We each have our own vices that we escape to. These vices either distance ourselves from the reality of the problem or empower us to keep on facing it. Some vices are better than others, depending on the person; what may work for me may not necessarily do the same for you.
Riding is one of my vices. Writing too. For others it can be things such as knitting, cooking, cleaning, smoking, alcohol, or drugs.
Riding remains the most effective for me however. Riding has been dubbed “the lazy man’s zen” for this reason, a reason that most do not understand but they gravitate to it any way. Wouldn’t it be funny to tell a die-hard Christian Harley rider that he’s actually taking part in an ancient Eastern practice? I think so. There is a certain mindfulness about the turns, the road conditions, your speed, your braking, your throttle… the list goes on. There is a point where all of these things come as second nature, but to really ride you are completely immersed in the whole experience.

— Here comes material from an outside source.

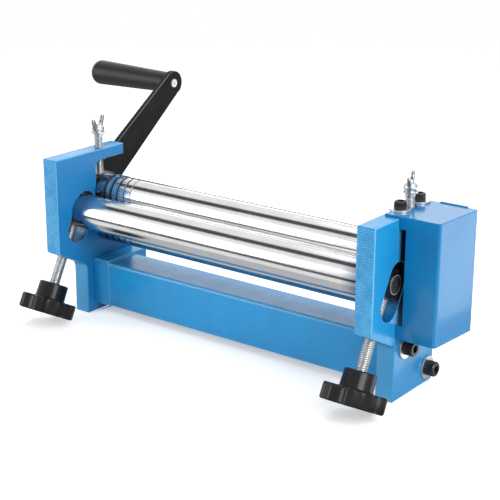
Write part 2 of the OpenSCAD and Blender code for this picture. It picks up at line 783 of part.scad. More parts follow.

Its a fun play on words to say that I enjoy riding and writing as both words sound similar when you say them. From here on I will be switching between the two words so keep up.
Writing is a means of escape as well, but for different reasons. Riding clears my thoughts while writing helps get them in order. I am still coming to terms as to whether writing empowers me more than riding. Right now it seems they both just offer me a means of escape from existing but through different means.
Why do I escape so often? Because life I live, through all of the external factors influencing it, is stressful. Western societies are some of the most stressful in the world. More, harder, faster, stronger… All for the sole reason that the persons to the left and right of us are doing the exact same thing. Its a continuous loop that the only way to break free of it is to be aware of it.
Unfortunately though, there is no completely escaping it. As great as it would be to simply drop all responsibilities and obligations in order to start fresh, the ripple effect that that decision would have would be earth-shattering. Some people have that luxury of being able to make that hard choice. For me I have too many people that depend on me. Not that is a bad thing, but I cannot let my choices impact the safety and well being of those that I care about.
No one can completely escape the stress enducing factors unless they want to go live as a monastic. Admittedly, the idea of it sounds fairly enciting. So how can we balance the stress and the escapes? Right now I really do not have a good answer. Hopefully that answer will come later on.